* [What to do]:
Your task is to write out the lines from the line containing "Break this object" through the last line of the material, exactly.

* [Raw data]:
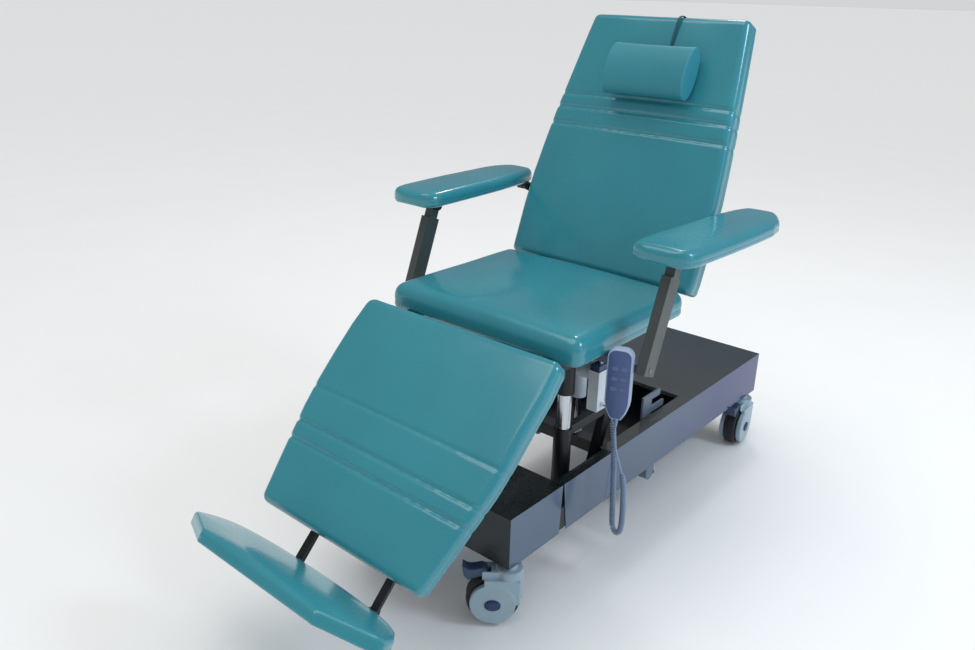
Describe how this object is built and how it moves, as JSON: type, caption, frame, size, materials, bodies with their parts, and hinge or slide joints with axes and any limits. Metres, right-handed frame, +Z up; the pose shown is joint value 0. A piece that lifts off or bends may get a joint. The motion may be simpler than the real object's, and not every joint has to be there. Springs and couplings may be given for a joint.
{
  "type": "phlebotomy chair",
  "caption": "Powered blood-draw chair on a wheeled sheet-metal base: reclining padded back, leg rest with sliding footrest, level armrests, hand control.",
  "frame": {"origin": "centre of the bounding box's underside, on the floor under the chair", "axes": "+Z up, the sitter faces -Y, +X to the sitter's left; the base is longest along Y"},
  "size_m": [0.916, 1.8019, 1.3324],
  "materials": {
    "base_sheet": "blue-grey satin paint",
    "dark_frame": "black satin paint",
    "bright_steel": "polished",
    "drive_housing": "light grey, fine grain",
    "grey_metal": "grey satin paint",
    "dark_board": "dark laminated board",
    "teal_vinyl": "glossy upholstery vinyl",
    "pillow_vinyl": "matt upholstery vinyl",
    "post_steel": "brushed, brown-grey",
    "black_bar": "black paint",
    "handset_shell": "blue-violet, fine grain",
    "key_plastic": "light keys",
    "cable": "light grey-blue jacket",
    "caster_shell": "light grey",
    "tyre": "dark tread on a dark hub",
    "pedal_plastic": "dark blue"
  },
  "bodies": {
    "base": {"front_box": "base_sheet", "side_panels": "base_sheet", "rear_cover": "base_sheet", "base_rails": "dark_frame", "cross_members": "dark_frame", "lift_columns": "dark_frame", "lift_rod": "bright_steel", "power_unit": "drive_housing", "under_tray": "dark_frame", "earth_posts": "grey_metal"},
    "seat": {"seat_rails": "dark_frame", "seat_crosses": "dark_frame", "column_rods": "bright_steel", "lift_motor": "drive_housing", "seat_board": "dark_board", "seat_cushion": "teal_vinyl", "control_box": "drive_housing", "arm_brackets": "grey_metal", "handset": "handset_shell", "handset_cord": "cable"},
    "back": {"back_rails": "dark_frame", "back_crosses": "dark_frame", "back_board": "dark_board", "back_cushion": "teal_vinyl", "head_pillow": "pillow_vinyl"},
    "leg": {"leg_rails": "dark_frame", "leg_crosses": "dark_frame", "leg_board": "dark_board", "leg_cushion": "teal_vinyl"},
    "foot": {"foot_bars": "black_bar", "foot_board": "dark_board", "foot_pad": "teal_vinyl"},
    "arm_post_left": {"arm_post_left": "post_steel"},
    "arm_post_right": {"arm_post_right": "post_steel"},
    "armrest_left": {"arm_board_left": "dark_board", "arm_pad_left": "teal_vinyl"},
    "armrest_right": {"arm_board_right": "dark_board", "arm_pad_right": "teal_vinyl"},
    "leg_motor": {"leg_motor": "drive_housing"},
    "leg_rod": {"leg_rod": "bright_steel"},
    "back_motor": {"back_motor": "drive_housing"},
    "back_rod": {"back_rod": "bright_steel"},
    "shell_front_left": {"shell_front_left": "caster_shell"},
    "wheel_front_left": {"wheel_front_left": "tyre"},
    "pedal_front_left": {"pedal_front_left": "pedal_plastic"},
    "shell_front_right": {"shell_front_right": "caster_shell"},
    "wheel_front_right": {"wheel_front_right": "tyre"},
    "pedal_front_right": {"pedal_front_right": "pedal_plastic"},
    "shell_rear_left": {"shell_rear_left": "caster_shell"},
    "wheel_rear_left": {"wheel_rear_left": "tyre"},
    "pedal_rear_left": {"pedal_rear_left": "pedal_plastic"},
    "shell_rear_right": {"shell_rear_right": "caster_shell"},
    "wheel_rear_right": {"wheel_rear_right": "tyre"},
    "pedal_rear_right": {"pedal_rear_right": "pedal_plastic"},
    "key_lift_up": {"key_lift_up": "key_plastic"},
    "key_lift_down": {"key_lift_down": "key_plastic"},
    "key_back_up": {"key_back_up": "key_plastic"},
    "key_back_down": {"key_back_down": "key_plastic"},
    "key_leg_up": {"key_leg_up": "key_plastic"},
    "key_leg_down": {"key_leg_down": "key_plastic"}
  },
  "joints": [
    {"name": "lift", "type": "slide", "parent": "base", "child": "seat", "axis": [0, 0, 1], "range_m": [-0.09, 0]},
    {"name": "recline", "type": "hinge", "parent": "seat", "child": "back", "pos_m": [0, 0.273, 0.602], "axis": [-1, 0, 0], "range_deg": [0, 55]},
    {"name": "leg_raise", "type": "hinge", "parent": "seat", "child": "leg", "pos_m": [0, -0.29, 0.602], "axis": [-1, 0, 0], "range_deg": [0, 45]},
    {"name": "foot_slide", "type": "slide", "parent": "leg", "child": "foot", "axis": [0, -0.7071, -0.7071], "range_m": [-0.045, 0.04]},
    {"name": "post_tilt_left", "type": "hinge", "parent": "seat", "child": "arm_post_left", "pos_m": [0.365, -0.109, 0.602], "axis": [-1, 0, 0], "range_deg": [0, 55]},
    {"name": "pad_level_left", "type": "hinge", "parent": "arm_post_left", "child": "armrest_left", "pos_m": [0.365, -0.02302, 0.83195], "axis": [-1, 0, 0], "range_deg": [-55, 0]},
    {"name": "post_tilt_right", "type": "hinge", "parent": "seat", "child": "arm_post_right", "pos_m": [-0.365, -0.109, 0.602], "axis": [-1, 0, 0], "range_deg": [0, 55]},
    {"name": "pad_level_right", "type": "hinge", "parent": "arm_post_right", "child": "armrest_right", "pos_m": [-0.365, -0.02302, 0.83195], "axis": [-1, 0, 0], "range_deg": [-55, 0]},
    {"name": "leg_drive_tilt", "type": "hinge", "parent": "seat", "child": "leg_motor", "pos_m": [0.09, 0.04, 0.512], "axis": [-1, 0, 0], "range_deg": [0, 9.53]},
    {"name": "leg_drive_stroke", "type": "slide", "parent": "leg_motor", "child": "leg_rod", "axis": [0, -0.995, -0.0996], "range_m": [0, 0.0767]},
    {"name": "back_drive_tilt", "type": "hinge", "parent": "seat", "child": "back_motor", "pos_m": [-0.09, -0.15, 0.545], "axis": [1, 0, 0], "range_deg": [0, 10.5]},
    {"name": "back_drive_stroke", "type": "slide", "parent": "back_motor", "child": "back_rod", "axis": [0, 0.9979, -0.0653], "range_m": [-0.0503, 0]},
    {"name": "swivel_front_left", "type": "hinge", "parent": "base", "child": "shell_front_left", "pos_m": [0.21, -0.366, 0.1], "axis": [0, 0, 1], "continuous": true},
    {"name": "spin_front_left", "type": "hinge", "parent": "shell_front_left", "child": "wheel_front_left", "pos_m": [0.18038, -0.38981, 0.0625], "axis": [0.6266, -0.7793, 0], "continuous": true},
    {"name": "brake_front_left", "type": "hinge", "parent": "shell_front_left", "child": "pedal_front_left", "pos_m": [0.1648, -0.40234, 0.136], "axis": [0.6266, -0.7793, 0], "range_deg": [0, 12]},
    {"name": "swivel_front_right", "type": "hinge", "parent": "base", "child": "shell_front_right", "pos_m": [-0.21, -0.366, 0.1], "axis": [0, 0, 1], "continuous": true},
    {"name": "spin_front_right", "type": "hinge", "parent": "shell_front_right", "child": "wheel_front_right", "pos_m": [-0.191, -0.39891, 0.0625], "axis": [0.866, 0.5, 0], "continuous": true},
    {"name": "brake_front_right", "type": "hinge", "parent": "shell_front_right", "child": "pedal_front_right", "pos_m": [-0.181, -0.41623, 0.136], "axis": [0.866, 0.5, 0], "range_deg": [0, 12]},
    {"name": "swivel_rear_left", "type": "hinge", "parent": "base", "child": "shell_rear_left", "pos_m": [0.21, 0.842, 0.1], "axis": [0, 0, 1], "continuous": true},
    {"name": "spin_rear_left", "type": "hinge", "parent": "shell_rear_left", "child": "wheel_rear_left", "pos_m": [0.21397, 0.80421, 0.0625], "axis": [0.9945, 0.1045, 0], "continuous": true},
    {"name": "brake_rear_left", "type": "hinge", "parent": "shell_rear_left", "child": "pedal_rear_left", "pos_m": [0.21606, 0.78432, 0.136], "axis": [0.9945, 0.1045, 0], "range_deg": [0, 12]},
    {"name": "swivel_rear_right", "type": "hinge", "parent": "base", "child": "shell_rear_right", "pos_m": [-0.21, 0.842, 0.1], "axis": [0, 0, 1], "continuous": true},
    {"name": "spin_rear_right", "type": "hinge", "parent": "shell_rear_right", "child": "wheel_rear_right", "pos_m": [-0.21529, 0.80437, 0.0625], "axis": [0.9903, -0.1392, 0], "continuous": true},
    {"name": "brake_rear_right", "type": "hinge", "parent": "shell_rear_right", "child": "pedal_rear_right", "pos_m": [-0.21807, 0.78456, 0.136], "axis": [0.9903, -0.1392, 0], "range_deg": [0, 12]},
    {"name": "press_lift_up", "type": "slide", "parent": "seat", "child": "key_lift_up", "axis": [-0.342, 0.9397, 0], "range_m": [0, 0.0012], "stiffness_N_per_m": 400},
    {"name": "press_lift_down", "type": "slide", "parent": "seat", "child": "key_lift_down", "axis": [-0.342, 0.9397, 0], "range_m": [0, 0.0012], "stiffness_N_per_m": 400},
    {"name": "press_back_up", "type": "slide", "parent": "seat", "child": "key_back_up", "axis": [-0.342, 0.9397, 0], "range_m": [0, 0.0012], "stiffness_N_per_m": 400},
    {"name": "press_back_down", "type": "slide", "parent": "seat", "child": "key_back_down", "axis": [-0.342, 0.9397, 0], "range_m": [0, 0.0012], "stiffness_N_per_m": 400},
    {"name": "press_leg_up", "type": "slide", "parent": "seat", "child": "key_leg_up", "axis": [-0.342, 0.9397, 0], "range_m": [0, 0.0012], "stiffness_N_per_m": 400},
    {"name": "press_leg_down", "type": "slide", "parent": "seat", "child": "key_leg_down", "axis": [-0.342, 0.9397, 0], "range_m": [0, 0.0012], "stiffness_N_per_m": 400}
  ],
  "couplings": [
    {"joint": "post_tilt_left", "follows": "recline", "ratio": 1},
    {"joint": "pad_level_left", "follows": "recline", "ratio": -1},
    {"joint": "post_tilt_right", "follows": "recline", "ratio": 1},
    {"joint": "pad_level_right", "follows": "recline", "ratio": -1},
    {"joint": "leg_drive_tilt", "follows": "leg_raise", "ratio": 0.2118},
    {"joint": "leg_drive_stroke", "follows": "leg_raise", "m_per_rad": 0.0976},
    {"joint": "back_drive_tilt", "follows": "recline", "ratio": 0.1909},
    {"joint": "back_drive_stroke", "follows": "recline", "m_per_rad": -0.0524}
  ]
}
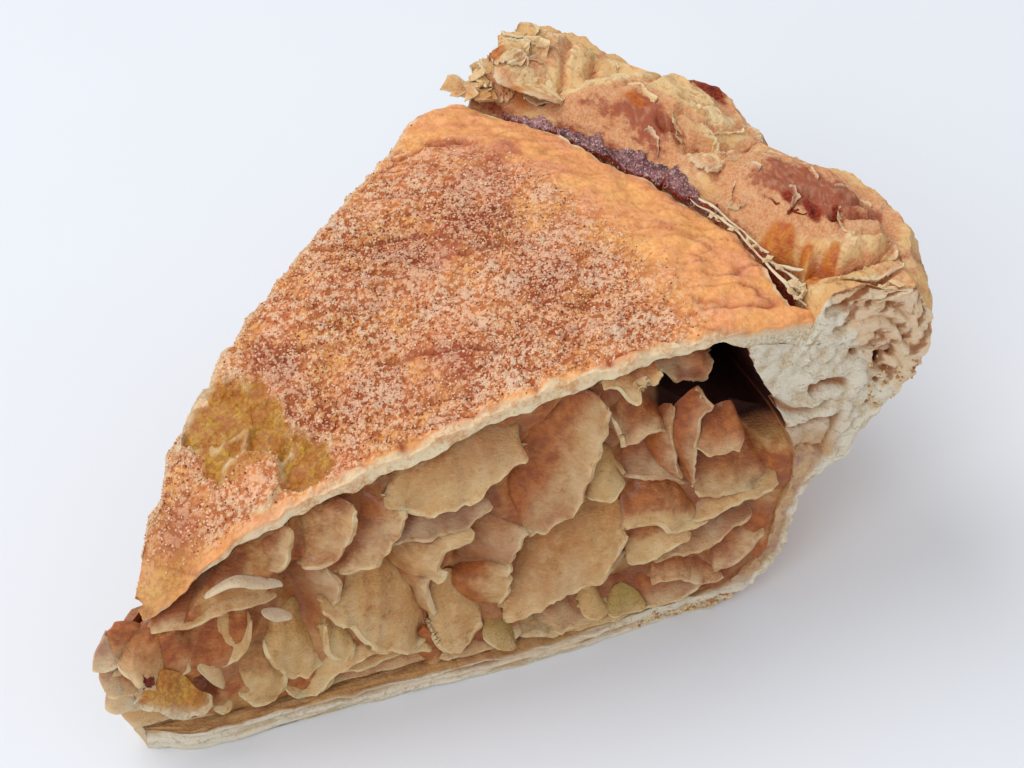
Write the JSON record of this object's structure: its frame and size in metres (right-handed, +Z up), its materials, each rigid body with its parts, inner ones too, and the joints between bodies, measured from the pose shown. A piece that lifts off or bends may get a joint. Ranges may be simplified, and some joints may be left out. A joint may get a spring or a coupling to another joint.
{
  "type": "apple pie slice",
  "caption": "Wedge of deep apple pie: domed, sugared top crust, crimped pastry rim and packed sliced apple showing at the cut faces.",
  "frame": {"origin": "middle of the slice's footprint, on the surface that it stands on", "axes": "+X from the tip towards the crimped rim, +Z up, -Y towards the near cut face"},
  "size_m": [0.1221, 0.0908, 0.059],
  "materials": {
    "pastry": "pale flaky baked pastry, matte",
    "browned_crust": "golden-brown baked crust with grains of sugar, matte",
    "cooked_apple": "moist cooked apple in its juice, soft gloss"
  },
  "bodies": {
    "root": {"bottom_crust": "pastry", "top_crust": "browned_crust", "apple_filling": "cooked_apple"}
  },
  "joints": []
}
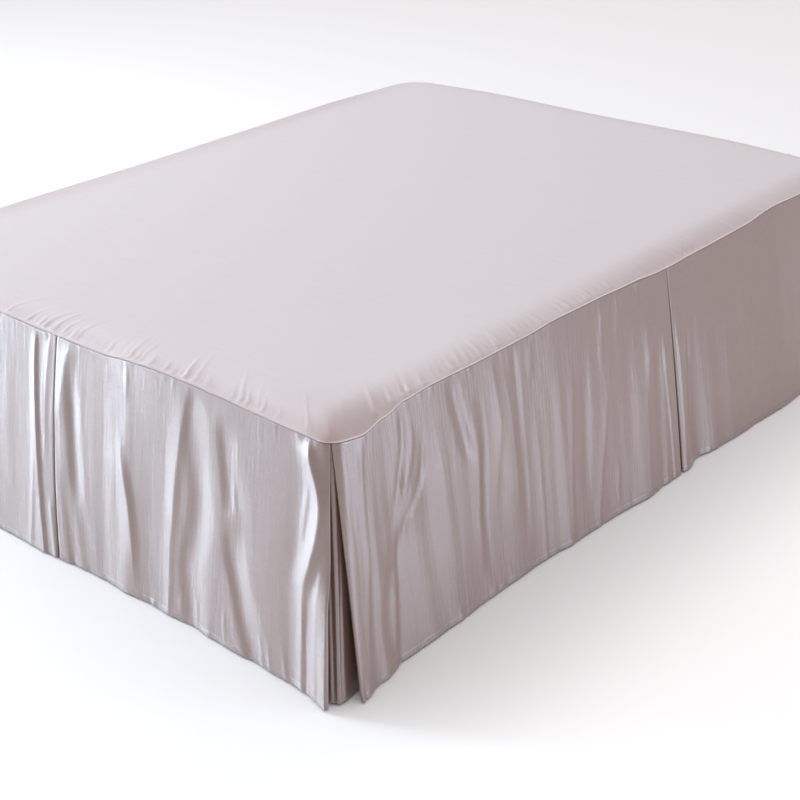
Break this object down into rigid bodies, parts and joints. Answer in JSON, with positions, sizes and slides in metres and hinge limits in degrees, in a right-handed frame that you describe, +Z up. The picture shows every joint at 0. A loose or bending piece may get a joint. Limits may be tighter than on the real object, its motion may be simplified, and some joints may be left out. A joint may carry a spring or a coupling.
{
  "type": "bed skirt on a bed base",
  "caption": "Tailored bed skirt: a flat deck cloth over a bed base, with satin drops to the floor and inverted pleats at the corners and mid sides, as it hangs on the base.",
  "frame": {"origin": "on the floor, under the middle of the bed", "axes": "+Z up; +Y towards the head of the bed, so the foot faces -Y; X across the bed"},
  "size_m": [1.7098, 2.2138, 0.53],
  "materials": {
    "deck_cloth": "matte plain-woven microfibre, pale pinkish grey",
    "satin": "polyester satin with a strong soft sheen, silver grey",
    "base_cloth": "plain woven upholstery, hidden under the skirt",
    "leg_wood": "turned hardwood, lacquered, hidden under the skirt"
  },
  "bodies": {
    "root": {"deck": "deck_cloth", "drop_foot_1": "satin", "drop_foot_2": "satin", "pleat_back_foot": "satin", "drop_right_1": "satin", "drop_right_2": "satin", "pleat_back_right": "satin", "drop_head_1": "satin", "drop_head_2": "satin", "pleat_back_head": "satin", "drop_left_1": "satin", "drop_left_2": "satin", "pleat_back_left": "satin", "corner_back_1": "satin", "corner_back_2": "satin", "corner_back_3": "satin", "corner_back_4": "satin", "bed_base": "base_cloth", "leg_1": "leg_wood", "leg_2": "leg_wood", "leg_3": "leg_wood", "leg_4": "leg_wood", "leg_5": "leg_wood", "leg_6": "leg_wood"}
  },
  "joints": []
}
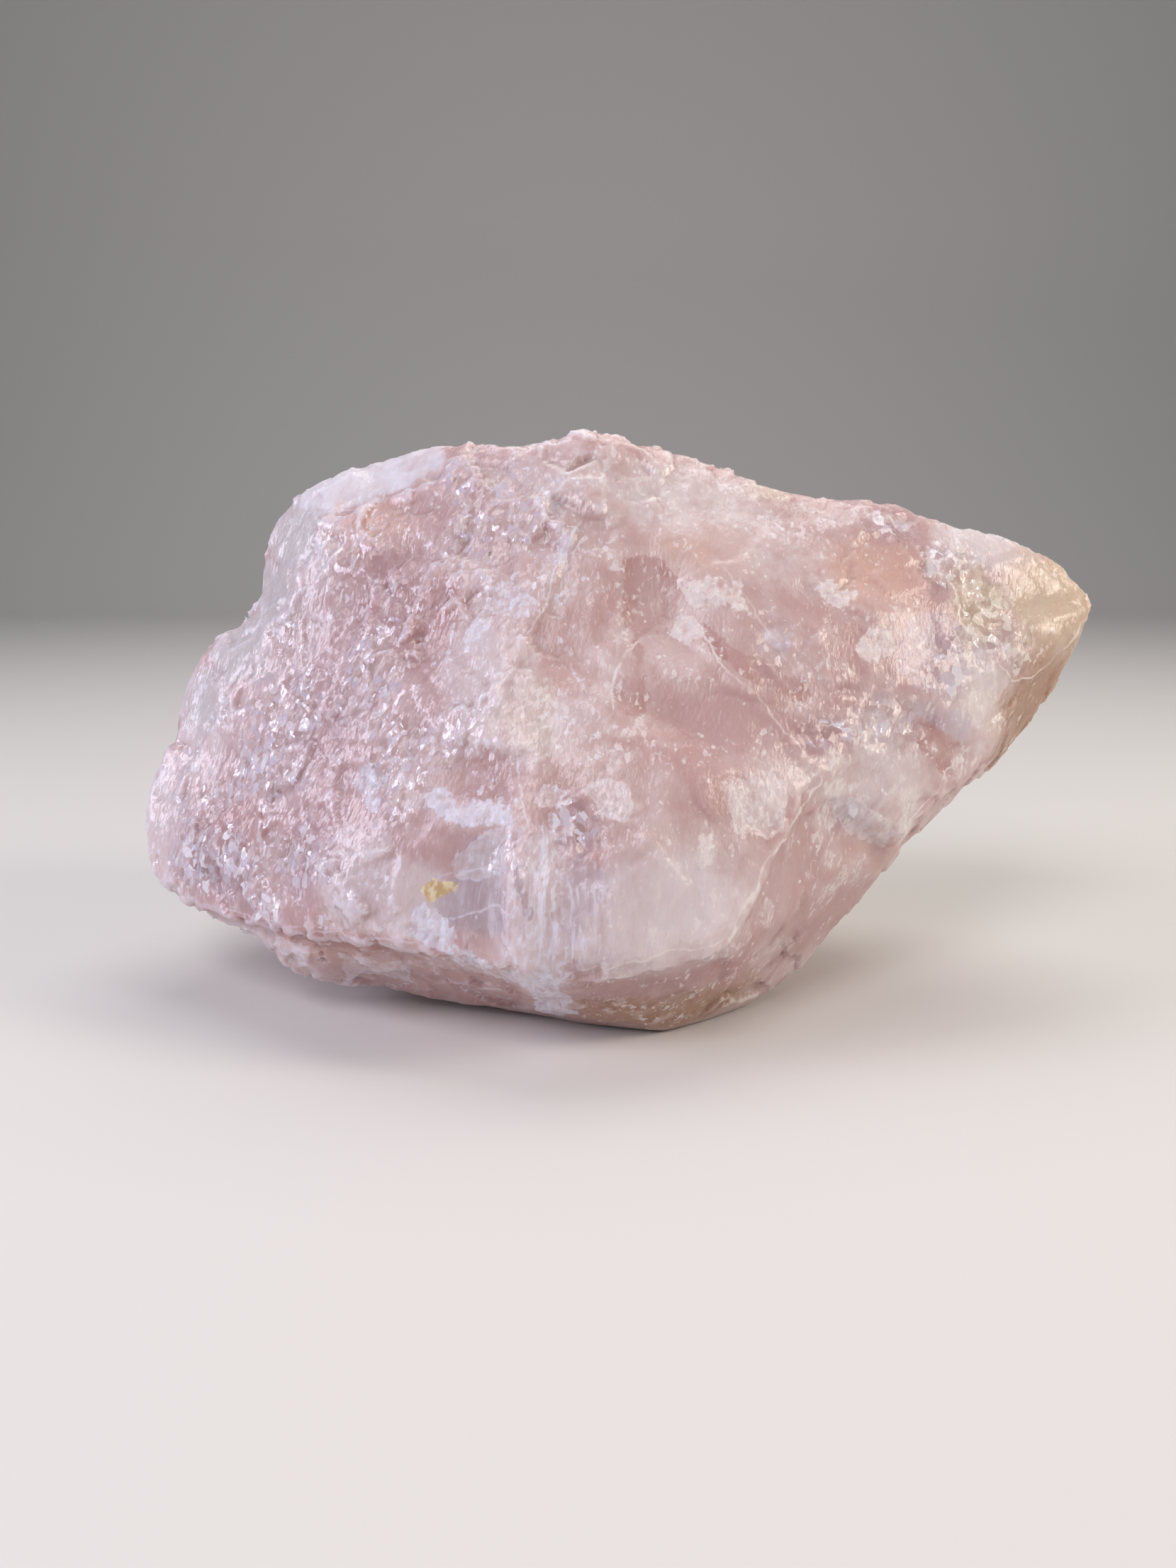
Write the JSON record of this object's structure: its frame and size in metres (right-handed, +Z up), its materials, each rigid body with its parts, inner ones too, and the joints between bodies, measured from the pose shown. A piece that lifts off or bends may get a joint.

* [Exercise solution]:
Break this object down into rigid bodies, parts and joints. Answer in JSON, with positions, sizes and slides in metres and hinge limits in degrees, in a right-handed frame that you describe, +Z up. The picture shows every joint at 0. A loose or bending piece may get a joint. Limits may be tighter than on the real object, its motion may be simplified, and some joints may be left out. A joint may carry a spring or a coupling.
{
  "type": "bed skirt on a bed base",
  "caption": "Tailored bed skirt: a flat deck cloth over a bed base, with satin drops to the floor and inverted pleats at the corners and mid sides, as it hangs on the base.",
  "frame": {"origin": "on the floor, under the middle of the bed", "axes": "+Z up; +Y towards the head of the bed, so the foot faces -Y; X across the bed"},
  "size_m": [1.7098, 2.2138, 0.53],
  "materials": {
    "deck_cloth": "matte plain-woven microfibre, pale pinkish grey",
    "satin": "polyester satin with a strong soft sheen, silver grey",
    "base_cloth": "plain woven upholstery, hidden under the skirt",
    "leg_wood": "turned hardwood, lacquered, hidden under the skirt"
  },
  "bodies": {
    "root": {"deck": "deck_cloth", "drop_foot_1": "satin", "drop_foot_2": "satin", "pleat_back_foot": "satin", "drop_right_1": "satin", "drop_right_2": "satin", "pleat_back_right": "satin", "drop_head_1": "satin", "drop_head_2": "satin", "pleat_back_head": "satin", "drop_left_1": "satin", "drop_left_2": "satin", "pleat_back_left": "satin", "corner_back_1": "satin", "corner_back_2": "satin", "corner_back_3": "satin", "corner_back_4": "satin", "bed_base": "base_cloth", "leg_1": "leg_wood", "leg_2": "leg_wood", "leg_3": "leg_wood", "leg_4": "leg_wood", "leg_5": "leg_wood", "leg_6": "leg_wood"}
  },
  "joints": []
}
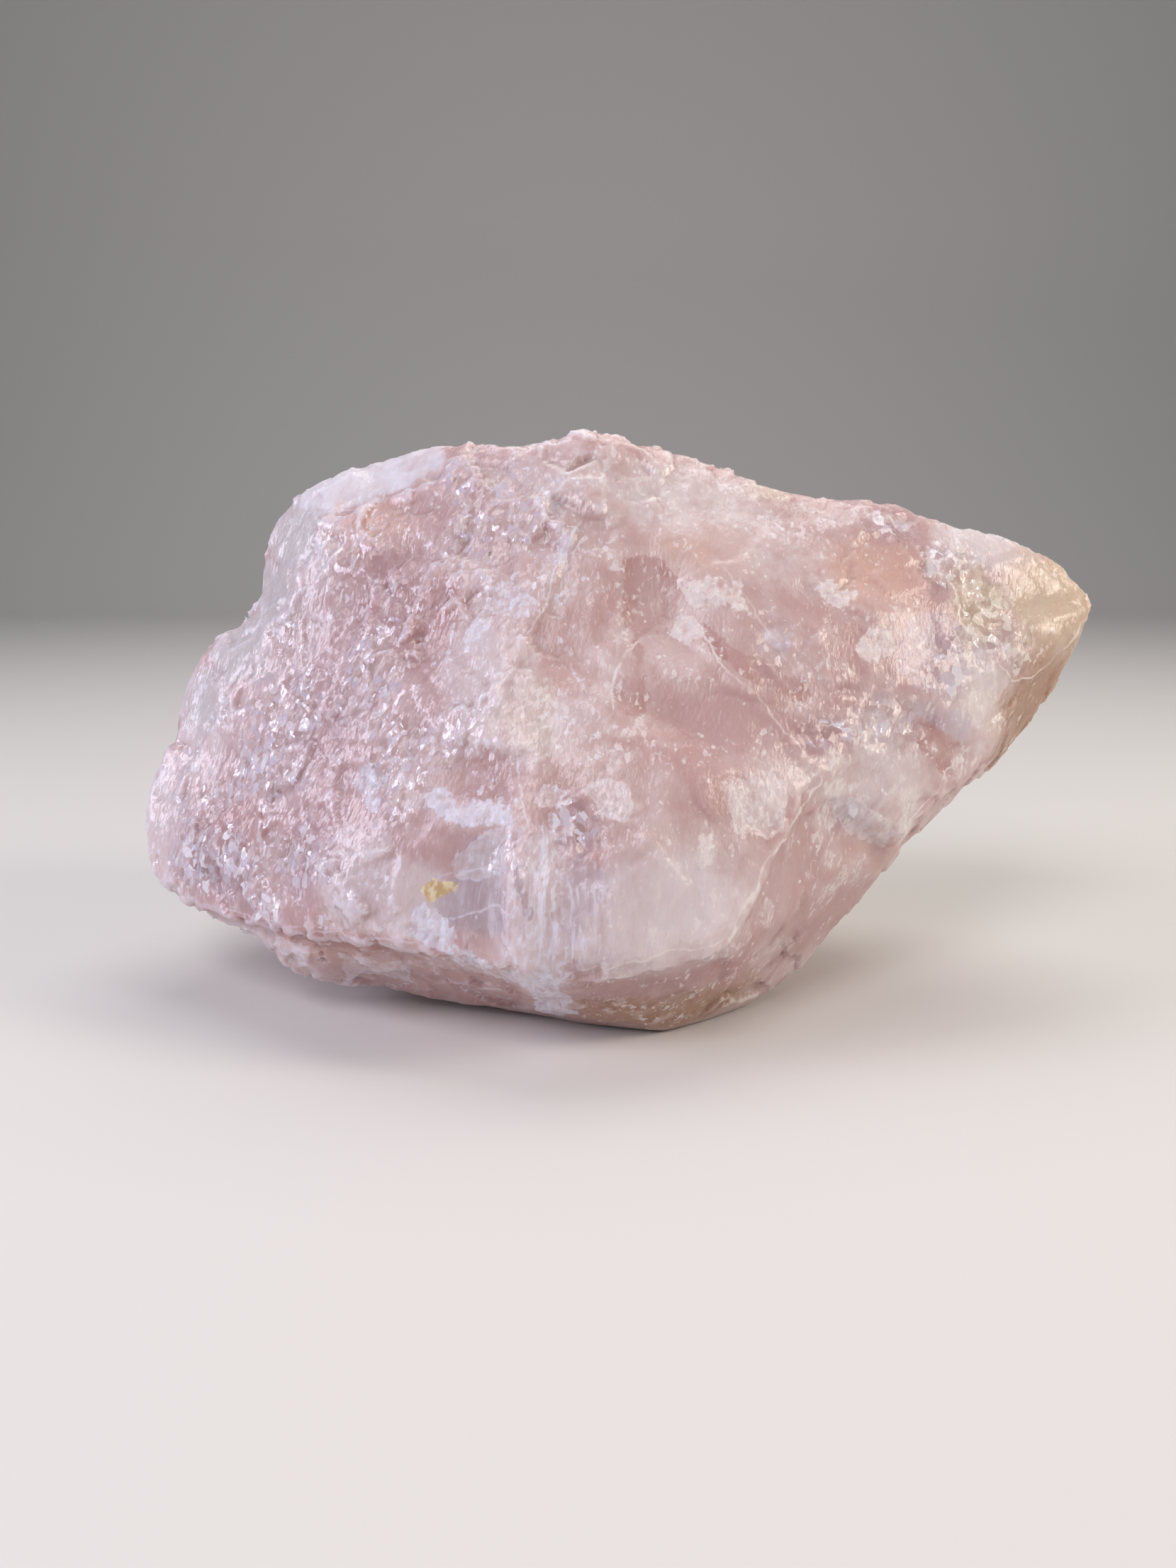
Write the JSON record of this object's structure: its frame and size in metres (right-handed, +Z up), its materials, each rigid body with its parts, inner ones too, and the joints between bodies, measured from the pose shown. A piece that lifts off or bends may get a joint.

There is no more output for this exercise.